Senate Bill 553 passed the Senate Natural Resources Committee on a 5-3 vote Monday. Republican Sens. Brian Buchanan, Justin Busch and Chip Perfect voted against the measure.

The bill moved to the full Senate almost exactly one year after the Indiana Supreme Court ruled against undisclosed parties seeking to privatize much of Indiana’s 45-mile Great Lakes shoreline. Justices ruled that Indiana holds in public trust the Lake Michigan shore up to the ordinary high water mark in the case, Don H. Gunderson and Bobbie J. Gunderson, Co-Trustees of the Don H. Gunderson Living Trust v. State of Indiana, Indiana Department of Natural Resources, Alliance for the Great Lakes, et al., 46S03-1706-PL-423.

Justice Mark Massa wrote for the court that ruled the state holds the shoreline in public trust, and that the public has a right to walk along the shore and engage in other activities, but left defining those to the General Assembly.

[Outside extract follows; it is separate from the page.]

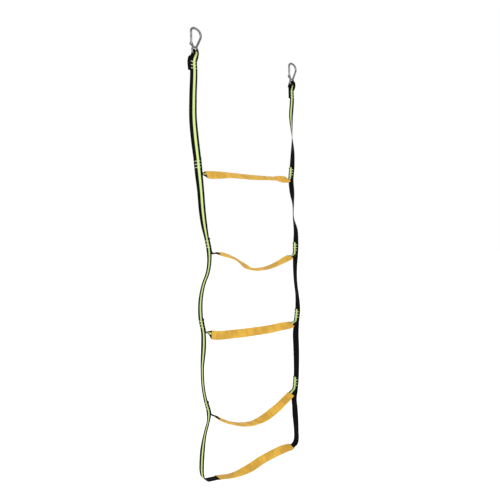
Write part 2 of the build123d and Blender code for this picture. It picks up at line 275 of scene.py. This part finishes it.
# How the sides hang, for each length between rungs: the share of it from its top, the offset
# from the strap's own line, and the yaw of the striped face from the front, 90 being outwards.
strap_drape = {
    "left": [
        [(0.26, -0.023, 10), (0.47, -0.024, 16), (0.68, -0.018, 38)],
        [(0.21, 0.0, 62), (0.46, 0.005, 65), (0.66, 0.012, 74)],
        [(0.14, 0.028, 94), (0.26, 0.021, 97), (0.38, 0.007, 98), (0.52, -0.003, 95)],
        [(0.15, 0.003, 86), (0.42, -0.003, 100), (0.66, 0.0, 98)],
        [(0.1, 0.016, 108), (0.24, 0.006, 108), (0.5, -0.006, 92)],
    ],
    "right": [
        [(0.25, -0.007, 14), (0.36, -0.005, 28), (0.5, -0.002, 48), (0.66, -0.001, 76)],
        [(0.16, -0.007, 88), (0.3, -0.002, 58), (0.5, -0.001, 50), (0.66, 0.010, 80)],
        [(0.14, 0.004, 84), (0.42, 0.006, 73), (0.6, 0.013, 76)],
        [(0.14, 0.003, 104), (0.4, 0.004, 105), (0.62, 0.004, 98)],
        [(0.13, -0.011, 97), (0.3, -0.008, 100), (0.46, -0.006, 103)],
    ],
}
# Where a rung strap is sewn on: the offsets at the tab's top and at the rung, and the yaw.
seam_drape = {
    "left": [(-0.011, -0.006, 50), (0.020, 0.029, 88), (-0.006, 0.003, 88), (0.008, 0.019, 94)],
    "right": [(-0.005, -0.011, 92), (0.010, 0.007, 94), (0.015, 0.008, 92), (0.002, -0.005, 94)],
}
corner_drape = {"left": -0.010, "right": -0.002}
corner_radius = {"left": 0.032, "right": 0.020}
corner_rise = 0.030
# The bottom rung: the share of the clear span, the drop below the chord, and the web's roll.
bottom_drape = [
    (0.07, 0.004, 0), (0.22, 0.016, 2), (0.33, 0.019, 13), (0.45, 0.016, 40), (0.58, 0.007, 62),
    (0.78, 0.0, 62), (0.9, 0.0, 38), (0.98, 0.001, 18),
]
down = Vector((0, 0, -1))


def across(side, yaw):
    """Level direction along the web's width."""
    out = -1 if side == "left" else 1
    return Vector((out * cos(radians(yaw)), sin(radians(yaw)), 0))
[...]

“Refraining from exercising our common law authority more expansively here is particularly prudent and appropriate where the legislature has codified, in part, our State’s public trust doctrine,” Massa wrote for the court. “Thus, we conclude that any enlargement of public rights on the beaches of Lake Michigan beyond those recognized today is better left to the more representative lawmaking procedures of the other branches of government.”

Sen. Karen Tallian, D-Odgen Dunes, attempts to spell out public rights to the beach in SB 553. The bill defines public use of the lakeshore as activities from sunbathing, swimming and surfing to fishing, boating with non-motorized watercraft such as canoes and kayaks, and other activities that don’t constitute a public nuisance or interfere with others’ right to use the beach.

“It’s important that the General Assembly take charge of this issue and make it clear that all Hoosiers have the right to use the Lake Michigan shoreline,” Tallian said after the bill advanced. She noted her district in LaPorte and Porter counties represents about half of the Indiana shore of Lake Michigan. Her district also includes the town of Long Beach just south of the Michigan State Line, where the case originated.

Tallian’s bill also would assign oversight of the shoreline to the Department of Natural Resources, which could designate some oversight responsibilities to local law enforcement and government entities. The legislation also would require any construction on the Lake Michigan shore to be subject to DNR regulation.

As legislation defining public use of the shore of Lake Michigan advances at the statehouse, a possible appeal of the Indiana Supreme Court’s Gunderson decision will be distributed in Washington for justices of the U.S. Supreme Court at their Friday conference. Justices could decide whether to hear the case shortly thereafter.

But the fact that the owners listed as petitioners have not owned the property for more than three years has become an issue as a petition for writ of certiorari is pending in Bobbie Gunderson, et vir, Petitioners v. Indiana, et al., 18-462. After the Gunderson properties at issue in this case were sold, they were transferred to developers who built multi-million-dollar homes on the parcels.

In its brief in opposition to justices granting cert, the state of Indiana argued in part that justices should reject the case because the transfer of property made the Gundersons’ case moot.

But in a response brief filed Jan. 30, petitioners countered, “Indiana’s attempt to evade review by claiming a mootness problem is baseless. The Federal Rules codify the ancient and uncontroversial rule that a transferor of property pendente lite continues litigating as representative of the successor-in-interest, allowing the claim to be resolved. That is precisely the situation here. Nothing will hinder the Court’s resolution of the important federal question.”

The brief doesn’t identify who is directing the cert petition in the Gundersons’ stead, but says in a footnote, “Although amending the caption is unnecessary, should the Court direct it the (Long Beach Lakefront Homeowners’) Association will promptly move to join or substitute as Plaintiff-Petitioner. As the motion would explain, the Court has permitted similar substitution in numerous previous cases.”

There is no entity registered as the Long Beach Lakefront Homeowners’ Association, according to the Indiana Secretary of State’s business entity records. Likewise, the entity appears to have no internet presence, except for previous mentions of its name in news stories regarding this case.

Meanwhile, the Senate Natural Resources Committee voted 8-0 Monday to advance another Lake Michigan-related bill to the full Senate. The panel passed Senate Bill 581, authored by Sen. Blake Doriot, R-Syracuse, which would establish a Lake Michigan shore zone inland above the ordinary high water mark to regulate seawalls and control the flow of water across private property along the lakeshore, among other things.